▶ **Information provided**:
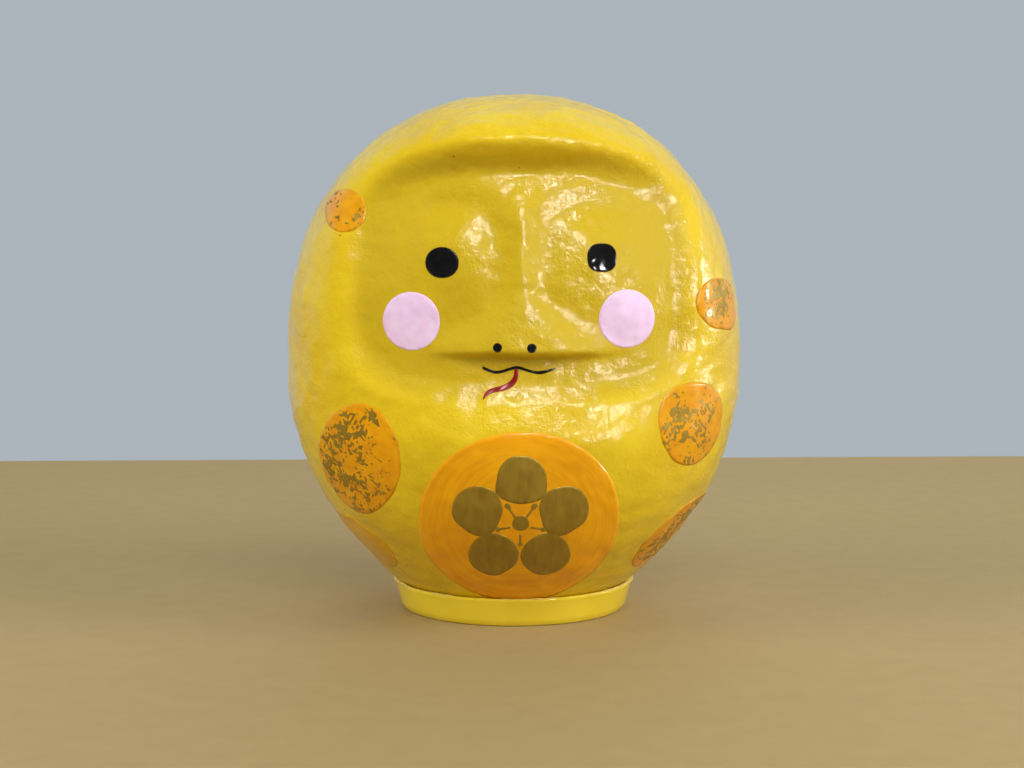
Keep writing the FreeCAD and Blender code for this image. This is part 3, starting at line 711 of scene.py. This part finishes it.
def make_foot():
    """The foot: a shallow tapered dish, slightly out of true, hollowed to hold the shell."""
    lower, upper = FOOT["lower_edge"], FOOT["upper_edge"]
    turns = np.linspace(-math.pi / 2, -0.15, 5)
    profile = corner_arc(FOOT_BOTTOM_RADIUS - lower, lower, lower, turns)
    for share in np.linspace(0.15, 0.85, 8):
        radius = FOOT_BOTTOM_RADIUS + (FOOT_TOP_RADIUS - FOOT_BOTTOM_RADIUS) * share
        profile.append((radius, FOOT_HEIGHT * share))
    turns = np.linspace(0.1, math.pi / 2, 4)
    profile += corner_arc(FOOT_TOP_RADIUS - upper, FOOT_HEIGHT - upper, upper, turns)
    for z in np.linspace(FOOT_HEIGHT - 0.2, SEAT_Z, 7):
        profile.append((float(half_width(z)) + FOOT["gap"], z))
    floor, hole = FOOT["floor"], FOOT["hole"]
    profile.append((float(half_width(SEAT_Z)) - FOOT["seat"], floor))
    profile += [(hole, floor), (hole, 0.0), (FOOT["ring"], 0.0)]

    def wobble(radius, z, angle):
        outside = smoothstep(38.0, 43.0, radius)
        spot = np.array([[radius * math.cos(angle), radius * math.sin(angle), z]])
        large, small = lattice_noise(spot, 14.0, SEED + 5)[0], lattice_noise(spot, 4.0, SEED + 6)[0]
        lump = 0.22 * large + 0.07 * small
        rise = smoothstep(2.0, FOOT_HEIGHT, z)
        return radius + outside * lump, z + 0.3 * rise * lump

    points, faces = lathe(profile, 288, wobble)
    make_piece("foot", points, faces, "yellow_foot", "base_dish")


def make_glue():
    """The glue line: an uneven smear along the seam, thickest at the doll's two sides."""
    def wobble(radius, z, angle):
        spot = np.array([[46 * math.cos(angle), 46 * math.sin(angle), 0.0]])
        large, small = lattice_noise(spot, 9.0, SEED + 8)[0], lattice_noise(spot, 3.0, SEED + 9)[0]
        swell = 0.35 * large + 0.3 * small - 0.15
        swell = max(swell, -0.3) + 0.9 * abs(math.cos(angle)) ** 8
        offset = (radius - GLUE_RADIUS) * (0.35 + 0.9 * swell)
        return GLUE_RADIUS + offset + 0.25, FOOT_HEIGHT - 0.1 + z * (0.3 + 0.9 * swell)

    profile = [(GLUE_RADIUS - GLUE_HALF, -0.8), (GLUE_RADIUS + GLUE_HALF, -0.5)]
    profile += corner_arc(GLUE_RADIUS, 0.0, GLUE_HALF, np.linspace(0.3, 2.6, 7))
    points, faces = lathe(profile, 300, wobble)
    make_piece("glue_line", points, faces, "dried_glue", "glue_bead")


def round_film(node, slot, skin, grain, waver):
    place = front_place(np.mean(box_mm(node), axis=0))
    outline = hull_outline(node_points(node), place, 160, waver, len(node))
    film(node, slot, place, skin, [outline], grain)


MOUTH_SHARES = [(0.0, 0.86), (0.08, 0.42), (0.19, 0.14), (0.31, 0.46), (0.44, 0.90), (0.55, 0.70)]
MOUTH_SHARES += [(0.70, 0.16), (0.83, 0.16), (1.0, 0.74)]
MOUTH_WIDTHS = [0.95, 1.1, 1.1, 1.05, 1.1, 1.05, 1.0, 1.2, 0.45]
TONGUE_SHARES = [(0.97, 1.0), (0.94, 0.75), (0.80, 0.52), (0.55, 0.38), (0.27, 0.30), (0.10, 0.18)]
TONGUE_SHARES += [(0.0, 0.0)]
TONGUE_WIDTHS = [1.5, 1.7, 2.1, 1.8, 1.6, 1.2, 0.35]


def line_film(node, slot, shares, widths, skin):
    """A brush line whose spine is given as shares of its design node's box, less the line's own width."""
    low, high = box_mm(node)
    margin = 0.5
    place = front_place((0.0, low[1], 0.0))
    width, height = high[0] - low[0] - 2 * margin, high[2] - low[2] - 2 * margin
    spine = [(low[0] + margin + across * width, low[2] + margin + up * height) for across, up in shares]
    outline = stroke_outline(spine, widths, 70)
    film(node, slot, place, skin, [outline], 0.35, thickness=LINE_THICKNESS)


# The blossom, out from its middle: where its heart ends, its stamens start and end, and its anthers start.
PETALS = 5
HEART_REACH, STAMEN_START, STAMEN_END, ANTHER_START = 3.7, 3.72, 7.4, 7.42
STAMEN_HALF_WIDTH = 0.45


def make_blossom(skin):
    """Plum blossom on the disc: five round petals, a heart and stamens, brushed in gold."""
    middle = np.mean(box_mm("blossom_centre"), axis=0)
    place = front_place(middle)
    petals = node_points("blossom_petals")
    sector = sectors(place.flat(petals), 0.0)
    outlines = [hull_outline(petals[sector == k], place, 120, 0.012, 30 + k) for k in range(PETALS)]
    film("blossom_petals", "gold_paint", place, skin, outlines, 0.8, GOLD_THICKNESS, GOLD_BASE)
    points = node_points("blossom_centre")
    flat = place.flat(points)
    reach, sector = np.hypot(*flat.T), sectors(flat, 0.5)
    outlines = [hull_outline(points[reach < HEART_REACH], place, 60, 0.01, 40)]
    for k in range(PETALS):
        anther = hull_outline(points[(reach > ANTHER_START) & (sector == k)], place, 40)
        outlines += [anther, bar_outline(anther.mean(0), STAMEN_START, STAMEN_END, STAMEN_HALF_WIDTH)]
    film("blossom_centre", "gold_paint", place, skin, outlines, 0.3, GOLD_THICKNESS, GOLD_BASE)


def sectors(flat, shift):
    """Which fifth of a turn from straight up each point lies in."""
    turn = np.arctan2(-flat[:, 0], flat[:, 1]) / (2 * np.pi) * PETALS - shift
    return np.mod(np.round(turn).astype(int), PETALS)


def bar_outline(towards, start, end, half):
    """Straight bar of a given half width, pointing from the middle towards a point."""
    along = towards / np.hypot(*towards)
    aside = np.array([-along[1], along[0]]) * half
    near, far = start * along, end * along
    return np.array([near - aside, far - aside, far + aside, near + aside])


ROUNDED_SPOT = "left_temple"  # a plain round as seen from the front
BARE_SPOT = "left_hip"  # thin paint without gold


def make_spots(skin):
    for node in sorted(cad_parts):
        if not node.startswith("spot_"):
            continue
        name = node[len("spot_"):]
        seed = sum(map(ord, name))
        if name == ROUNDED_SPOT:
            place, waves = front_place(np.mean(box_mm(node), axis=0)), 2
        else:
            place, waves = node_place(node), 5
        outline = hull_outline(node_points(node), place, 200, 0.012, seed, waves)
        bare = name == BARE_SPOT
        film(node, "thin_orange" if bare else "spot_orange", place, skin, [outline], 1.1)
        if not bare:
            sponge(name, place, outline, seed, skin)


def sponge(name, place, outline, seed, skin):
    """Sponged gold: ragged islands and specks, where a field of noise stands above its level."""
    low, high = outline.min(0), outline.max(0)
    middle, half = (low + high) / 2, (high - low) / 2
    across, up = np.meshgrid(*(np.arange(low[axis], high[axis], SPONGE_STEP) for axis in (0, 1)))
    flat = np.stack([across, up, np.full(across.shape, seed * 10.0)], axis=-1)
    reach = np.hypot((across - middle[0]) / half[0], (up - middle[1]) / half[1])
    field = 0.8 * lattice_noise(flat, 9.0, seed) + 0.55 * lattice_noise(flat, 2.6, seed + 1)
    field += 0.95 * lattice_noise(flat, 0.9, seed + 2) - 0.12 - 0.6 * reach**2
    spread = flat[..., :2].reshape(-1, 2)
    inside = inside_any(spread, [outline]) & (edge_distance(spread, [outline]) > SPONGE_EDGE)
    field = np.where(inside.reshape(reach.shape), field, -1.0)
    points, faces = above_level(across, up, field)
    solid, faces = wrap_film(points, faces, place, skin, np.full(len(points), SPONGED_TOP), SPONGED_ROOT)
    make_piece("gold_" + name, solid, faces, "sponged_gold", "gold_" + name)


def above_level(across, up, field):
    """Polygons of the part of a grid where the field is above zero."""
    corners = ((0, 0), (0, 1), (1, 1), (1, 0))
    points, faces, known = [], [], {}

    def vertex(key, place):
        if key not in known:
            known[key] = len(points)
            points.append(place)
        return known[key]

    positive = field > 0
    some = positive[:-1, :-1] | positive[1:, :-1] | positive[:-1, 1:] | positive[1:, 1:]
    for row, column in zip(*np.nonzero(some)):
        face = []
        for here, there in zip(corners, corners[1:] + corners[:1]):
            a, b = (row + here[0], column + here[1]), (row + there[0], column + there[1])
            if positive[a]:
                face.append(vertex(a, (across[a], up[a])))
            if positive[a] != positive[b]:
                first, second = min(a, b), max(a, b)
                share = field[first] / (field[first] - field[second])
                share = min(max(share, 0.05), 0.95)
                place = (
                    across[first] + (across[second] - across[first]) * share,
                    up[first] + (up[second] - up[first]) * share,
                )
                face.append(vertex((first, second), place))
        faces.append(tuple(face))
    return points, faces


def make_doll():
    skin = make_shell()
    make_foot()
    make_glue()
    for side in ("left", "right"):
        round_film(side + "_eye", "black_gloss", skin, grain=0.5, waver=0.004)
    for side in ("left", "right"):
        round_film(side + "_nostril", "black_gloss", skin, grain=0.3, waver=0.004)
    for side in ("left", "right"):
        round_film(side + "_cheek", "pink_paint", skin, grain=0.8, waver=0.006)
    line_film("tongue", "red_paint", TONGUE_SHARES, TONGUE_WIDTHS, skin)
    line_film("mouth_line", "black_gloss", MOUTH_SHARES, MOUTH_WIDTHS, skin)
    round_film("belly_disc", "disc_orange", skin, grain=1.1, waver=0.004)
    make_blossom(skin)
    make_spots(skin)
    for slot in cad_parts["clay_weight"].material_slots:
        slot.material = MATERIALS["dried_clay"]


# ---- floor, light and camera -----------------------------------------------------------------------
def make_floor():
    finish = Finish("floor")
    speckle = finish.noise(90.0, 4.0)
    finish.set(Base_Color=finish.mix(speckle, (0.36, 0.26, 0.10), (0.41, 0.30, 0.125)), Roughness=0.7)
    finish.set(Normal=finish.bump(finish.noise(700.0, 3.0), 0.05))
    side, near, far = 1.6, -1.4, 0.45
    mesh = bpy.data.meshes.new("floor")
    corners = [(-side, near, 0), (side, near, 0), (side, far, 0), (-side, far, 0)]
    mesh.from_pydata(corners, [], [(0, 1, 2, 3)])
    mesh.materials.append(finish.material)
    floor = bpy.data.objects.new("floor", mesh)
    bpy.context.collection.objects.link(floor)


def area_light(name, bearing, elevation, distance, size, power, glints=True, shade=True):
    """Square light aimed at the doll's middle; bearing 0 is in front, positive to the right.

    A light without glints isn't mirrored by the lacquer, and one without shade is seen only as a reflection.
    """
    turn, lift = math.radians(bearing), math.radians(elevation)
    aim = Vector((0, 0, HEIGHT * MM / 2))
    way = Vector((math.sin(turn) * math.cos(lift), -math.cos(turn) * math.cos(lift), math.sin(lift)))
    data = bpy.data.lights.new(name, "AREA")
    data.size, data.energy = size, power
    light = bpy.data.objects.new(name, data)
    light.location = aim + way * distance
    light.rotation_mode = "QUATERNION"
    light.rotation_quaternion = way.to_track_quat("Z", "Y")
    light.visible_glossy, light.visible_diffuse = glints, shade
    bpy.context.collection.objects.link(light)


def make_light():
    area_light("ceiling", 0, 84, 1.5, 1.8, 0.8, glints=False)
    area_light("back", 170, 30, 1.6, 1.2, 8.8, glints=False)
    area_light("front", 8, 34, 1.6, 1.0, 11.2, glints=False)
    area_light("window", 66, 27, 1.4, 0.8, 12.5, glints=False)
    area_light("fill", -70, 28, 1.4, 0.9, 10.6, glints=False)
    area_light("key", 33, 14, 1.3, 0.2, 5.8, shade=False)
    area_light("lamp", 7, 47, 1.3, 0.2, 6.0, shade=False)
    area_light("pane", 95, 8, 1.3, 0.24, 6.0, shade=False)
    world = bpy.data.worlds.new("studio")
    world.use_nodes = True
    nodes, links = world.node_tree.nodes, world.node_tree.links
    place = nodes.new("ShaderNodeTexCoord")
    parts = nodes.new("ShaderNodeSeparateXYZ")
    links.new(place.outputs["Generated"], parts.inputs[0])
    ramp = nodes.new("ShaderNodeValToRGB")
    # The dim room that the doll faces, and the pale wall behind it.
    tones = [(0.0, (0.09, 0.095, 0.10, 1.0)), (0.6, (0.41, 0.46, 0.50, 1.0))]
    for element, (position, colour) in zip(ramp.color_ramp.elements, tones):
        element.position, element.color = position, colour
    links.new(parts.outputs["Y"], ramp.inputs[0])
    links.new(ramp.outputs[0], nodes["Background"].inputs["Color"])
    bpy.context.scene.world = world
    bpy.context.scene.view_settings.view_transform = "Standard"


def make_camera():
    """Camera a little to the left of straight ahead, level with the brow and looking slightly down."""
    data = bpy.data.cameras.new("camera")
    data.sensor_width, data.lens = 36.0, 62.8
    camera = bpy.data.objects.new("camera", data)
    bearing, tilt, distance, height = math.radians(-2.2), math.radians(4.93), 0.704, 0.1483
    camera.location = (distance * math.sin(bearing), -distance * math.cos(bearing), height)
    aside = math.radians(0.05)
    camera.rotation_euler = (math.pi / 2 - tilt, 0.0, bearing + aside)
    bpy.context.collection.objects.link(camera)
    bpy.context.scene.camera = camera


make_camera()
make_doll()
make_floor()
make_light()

▶ **Your goal**:
Write out only the lines that run from the line containing "for slot in" through the line containing "bpy.context.collection.objects.link(light)", both included, exactly as they appear above.

▶ **Written solution**:
    for slot in cad_parts["clay_weight"].material_slots:
        slot.material = MATERIALS["dried_clay"]


# ---- floor, light and camera -----------------------------------------------------------------------
def make_floor():
    finish = Finish("floor")
    speckle = finish.noise(90.0, 4.0)
    finish.set(Base_Color=finish.mix(speckle, (0.36, 0.26, 0.10), (0.41, 0.30, 0.125)), Roughness=0.7)
    finish.set(Normal=finish.bump(finish.noise(700.0, 3.0), 0.05))
    side, near, far = 1.6, -1.4, 0.45
    mesh = bpy.data.meshes.new("floor")
    corners = [(-side, near, 0), (side, near, 0), (side, far, 0), (-side, far, 0)]
    mesh.from_pydata(corners, [], [(0, 1, 2, 3)])
    mesh.materials.append(finish.material)
    floor = bpy.data.objects.new("floor", mesh)
    bpy.context.collection.objects.link(floor)


def area_light(name, bearing, elevation, distance, size, power, glints=True, shade=True):
    """Square light aimed at the doll's middle; bearing 0 is in front, positive to the right.

    A light without glints isn't mirrored by the lacquer, and one without shade is seen only as a reflection.
    """
    turn, lift = math.radians(bearing), math.radians(elevation)
    aim = Vector((0, 0, HEIGHT * MM / 2))
    way = Vector((math.sin(turn) * math.cos(lift), -math.cos(turn) * math.cos(lift), math.sin(lift)))
    data = bpy.data.lights.new(name, "AREA")
    data.size, data.energy = size, power
    light = bpy.data.objects.new(name, data)
    light.location = aim + way * distance
    light.rotation_mode = "QUATERNION"
    light.rotation_quaternion = way.to_track_quat("Z", "Y")
    light.visible_glossy, light.visible_diffuse = glints, shade
    bpy.context.collection.objects.link(light)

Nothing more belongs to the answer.